-- START --

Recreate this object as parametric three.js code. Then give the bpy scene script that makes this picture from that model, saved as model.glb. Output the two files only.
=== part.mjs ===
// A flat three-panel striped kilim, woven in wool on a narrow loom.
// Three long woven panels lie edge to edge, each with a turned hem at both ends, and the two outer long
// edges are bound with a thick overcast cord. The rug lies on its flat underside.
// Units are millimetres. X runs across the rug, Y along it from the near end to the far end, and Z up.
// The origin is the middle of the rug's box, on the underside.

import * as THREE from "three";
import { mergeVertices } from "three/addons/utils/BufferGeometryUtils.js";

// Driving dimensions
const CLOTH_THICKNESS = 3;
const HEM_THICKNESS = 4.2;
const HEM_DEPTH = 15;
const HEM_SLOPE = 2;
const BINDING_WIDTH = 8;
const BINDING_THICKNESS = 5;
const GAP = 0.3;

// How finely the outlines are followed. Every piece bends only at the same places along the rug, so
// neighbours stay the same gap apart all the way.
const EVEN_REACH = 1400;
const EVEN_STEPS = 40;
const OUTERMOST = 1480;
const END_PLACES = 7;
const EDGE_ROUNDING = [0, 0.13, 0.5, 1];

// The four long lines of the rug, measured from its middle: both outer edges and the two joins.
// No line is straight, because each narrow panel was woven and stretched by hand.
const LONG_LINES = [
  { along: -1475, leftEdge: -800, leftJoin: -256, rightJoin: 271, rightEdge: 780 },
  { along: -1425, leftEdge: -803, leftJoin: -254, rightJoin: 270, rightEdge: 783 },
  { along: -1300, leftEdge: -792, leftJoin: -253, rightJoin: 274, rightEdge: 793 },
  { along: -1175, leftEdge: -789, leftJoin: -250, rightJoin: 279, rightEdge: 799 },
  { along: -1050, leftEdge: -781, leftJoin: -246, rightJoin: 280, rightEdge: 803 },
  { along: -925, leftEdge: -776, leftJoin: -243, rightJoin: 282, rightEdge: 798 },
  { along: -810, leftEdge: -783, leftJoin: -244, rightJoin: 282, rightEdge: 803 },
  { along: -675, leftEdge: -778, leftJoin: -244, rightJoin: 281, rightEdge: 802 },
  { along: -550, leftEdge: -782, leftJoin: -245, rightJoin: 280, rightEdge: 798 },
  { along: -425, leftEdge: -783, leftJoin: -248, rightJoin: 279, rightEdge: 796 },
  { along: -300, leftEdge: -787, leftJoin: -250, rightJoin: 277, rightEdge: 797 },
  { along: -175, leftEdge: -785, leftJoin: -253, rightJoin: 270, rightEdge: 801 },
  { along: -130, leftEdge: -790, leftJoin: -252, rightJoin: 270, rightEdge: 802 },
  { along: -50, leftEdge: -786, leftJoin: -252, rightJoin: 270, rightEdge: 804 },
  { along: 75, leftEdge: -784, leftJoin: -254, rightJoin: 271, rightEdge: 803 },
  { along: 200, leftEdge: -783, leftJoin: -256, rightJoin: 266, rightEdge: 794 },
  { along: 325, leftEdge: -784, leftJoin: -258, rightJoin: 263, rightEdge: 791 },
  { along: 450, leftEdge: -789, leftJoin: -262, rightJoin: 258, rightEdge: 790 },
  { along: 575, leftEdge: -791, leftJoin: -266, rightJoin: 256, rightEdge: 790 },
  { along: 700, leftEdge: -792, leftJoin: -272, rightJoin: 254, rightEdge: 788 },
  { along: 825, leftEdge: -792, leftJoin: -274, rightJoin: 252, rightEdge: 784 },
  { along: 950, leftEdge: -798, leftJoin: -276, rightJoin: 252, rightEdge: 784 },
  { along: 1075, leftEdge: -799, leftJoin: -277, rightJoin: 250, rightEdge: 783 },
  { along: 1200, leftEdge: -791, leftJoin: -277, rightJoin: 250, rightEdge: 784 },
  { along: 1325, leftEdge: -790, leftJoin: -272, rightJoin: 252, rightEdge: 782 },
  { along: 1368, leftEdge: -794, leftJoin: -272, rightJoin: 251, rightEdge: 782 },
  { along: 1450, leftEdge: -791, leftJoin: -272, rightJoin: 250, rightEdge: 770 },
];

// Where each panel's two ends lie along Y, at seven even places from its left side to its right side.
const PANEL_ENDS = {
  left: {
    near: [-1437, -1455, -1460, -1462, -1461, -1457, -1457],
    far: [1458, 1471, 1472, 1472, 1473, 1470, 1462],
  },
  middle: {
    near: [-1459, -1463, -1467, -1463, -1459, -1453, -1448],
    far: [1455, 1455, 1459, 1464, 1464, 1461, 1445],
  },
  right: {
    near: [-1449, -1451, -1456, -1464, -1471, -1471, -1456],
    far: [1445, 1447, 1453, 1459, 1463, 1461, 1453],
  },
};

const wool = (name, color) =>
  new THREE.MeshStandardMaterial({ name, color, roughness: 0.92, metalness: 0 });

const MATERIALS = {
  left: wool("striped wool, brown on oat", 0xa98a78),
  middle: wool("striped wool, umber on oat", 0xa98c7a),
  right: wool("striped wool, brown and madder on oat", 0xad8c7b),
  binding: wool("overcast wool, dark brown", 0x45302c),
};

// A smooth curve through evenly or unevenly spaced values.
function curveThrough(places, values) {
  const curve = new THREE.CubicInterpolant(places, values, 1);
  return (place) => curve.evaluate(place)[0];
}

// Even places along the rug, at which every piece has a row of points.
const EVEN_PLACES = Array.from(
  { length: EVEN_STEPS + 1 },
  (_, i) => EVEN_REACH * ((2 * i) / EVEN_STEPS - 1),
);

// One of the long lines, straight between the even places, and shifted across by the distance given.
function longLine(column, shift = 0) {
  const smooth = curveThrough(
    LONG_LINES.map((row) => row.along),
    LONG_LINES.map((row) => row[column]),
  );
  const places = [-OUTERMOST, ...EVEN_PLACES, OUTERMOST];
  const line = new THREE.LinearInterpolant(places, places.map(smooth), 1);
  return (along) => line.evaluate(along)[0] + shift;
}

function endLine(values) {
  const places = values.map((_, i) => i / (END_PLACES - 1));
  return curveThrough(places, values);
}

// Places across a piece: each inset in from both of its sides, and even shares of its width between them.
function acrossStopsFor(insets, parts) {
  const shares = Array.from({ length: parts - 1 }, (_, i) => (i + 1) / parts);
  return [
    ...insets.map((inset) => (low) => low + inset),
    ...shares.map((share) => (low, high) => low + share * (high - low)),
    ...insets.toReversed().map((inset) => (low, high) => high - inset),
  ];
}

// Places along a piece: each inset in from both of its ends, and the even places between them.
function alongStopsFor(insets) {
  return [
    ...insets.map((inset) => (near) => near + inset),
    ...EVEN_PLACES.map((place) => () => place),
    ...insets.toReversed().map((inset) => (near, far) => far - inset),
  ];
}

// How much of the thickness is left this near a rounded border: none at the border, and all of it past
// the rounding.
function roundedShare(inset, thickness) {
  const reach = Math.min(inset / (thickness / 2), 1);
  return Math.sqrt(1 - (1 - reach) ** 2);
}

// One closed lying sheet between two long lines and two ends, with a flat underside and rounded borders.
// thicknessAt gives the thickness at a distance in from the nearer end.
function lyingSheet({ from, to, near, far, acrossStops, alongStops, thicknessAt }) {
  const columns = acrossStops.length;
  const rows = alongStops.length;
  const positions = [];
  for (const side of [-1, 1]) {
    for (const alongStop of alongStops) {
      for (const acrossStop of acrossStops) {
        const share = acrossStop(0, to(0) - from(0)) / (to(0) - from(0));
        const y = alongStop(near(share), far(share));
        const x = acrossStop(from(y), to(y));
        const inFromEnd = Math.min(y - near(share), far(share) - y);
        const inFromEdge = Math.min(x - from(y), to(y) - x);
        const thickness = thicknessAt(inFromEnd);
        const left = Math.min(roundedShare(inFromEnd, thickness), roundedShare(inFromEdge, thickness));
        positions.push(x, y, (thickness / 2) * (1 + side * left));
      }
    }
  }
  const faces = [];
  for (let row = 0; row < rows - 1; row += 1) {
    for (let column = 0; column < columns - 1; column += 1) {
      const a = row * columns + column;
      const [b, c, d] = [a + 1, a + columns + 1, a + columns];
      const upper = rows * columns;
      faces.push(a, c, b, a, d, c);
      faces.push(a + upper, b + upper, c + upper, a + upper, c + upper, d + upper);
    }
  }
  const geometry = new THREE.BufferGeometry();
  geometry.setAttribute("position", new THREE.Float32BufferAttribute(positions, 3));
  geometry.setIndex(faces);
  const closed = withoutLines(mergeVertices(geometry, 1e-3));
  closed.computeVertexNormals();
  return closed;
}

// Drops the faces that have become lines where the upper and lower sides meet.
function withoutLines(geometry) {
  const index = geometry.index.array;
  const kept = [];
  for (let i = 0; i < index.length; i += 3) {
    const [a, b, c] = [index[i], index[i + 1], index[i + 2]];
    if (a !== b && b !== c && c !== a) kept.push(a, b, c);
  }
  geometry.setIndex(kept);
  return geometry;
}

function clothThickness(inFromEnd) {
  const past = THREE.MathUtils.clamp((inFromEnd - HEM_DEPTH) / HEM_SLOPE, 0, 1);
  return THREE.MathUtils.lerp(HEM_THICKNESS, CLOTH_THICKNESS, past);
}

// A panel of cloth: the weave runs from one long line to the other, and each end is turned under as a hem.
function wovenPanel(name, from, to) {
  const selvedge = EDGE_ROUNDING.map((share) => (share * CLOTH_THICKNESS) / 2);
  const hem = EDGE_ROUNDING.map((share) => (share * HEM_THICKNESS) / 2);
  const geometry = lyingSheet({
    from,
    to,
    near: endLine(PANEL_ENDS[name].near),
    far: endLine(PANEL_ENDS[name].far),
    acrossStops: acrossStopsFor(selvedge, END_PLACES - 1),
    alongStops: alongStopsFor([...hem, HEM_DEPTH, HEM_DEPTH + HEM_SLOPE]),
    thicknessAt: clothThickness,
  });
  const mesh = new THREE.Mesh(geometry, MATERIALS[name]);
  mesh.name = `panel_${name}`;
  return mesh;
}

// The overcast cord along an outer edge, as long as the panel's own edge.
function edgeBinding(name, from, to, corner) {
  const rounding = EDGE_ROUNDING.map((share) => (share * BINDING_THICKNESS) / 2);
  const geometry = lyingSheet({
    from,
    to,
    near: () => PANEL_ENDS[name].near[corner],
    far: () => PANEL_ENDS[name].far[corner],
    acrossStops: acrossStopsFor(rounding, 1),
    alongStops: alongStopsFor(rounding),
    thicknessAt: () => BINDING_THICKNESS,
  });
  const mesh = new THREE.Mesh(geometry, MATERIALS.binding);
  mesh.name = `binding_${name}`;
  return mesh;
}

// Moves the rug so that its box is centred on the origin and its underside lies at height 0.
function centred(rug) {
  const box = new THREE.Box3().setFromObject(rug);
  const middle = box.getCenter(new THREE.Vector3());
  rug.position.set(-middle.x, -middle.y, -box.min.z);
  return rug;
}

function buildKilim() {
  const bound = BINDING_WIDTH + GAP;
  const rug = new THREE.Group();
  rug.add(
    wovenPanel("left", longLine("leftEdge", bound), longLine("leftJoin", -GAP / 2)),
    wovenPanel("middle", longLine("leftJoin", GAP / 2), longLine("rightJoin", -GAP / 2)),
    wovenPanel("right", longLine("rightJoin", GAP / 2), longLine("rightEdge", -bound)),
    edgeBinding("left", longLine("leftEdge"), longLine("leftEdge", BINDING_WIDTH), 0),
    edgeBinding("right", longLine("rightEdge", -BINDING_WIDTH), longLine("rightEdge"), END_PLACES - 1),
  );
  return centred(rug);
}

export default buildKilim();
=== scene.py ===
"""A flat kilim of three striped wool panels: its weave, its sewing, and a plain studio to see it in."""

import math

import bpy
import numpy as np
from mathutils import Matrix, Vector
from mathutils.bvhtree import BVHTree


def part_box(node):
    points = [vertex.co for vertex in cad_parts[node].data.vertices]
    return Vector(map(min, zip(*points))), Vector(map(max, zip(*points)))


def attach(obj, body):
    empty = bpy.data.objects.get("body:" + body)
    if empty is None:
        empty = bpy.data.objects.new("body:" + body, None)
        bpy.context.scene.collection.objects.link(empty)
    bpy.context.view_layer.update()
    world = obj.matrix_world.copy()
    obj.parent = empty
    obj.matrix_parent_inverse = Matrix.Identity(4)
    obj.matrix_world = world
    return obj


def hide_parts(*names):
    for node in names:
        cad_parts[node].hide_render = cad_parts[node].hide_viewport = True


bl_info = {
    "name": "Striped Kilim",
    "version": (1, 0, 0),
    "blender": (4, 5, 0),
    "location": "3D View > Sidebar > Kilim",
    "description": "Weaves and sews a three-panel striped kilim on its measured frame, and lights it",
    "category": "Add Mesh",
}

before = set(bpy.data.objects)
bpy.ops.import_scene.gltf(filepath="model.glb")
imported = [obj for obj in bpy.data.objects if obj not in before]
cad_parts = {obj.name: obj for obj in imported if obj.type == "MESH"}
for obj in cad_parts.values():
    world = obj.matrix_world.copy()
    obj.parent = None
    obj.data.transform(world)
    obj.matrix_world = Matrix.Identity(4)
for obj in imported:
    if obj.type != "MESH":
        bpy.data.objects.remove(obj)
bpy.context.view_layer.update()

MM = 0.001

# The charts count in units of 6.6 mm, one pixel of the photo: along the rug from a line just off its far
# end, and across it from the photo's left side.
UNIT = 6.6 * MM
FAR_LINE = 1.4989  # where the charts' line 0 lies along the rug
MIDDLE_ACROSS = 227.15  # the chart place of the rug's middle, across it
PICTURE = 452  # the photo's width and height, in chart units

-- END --

• **Exercise goal**
Lines containing the word "points" are to be tallied; report only the total.

• **Reply**
3